“KING JACK AND THE DRAGON,” by Peter Bently and Helen Oxenbury, Dial Books for Young Readers, $17.99 (ages 3 and up)
Imagination is everything when you’re a young child. And it’s the best kind of imagination that’s celebrated in “King Jack and the Dragon,” by Peter Bently and illustrated by Helen Oxenbury.
Jack, Zack and Caspar are about the king’s business — King Jack’s that is. Together they are building a castle, complete with a royal throne and a flag. Together, King Jack and his brave knights must protect the castle from ferocious dragons. It’s a task that takes up most of the day, because in addition to dragons, there are beasts that must be vanquished.

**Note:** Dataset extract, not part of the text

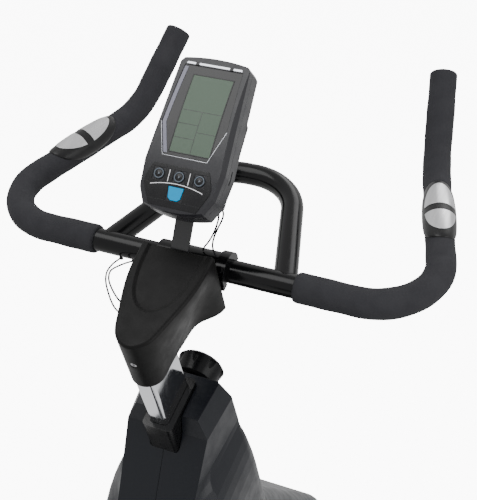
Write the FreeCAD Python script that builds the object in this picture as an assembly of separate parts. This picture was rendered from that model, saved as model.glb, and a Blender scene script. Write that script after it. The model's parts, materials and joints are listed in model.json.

After a busy day of battle, the warriors return to their stronghold and spend the night. But a giant comes and takes Sir Zack home and another takes Caspar to bed. Wrapped up in a blanket and sitting on his throne, King Jack has been left all alone. He can battle dragons by himself, he’s sure of it. Though, as the wind makes the trees quiver and a mouse scampers by his nerves start rattling. And then, he hears something coming — something with four feet…
“King Jack and the Dragon” is pure delight from beginning to end. Upon reading it, adults will reminisce on times gone by and youngsters will begin building castles in their own mind’s eye.
Peter Bently’s text has a rhythmical lilt that carries readers from one page to the next. And Helen Oxenbury’s charming illustrations, which range from sparse to magical, will be examined time and time again. When the two elements come together it’s perfection, playing to the words in some places and illustrations in others.
There’s a classic feel to “King Jack and the Dragon” similar to that of Maurice Sendak’s “Where the Wild Things Are.” It’s the type of book you want to share with your children and they’ll want to share with their own.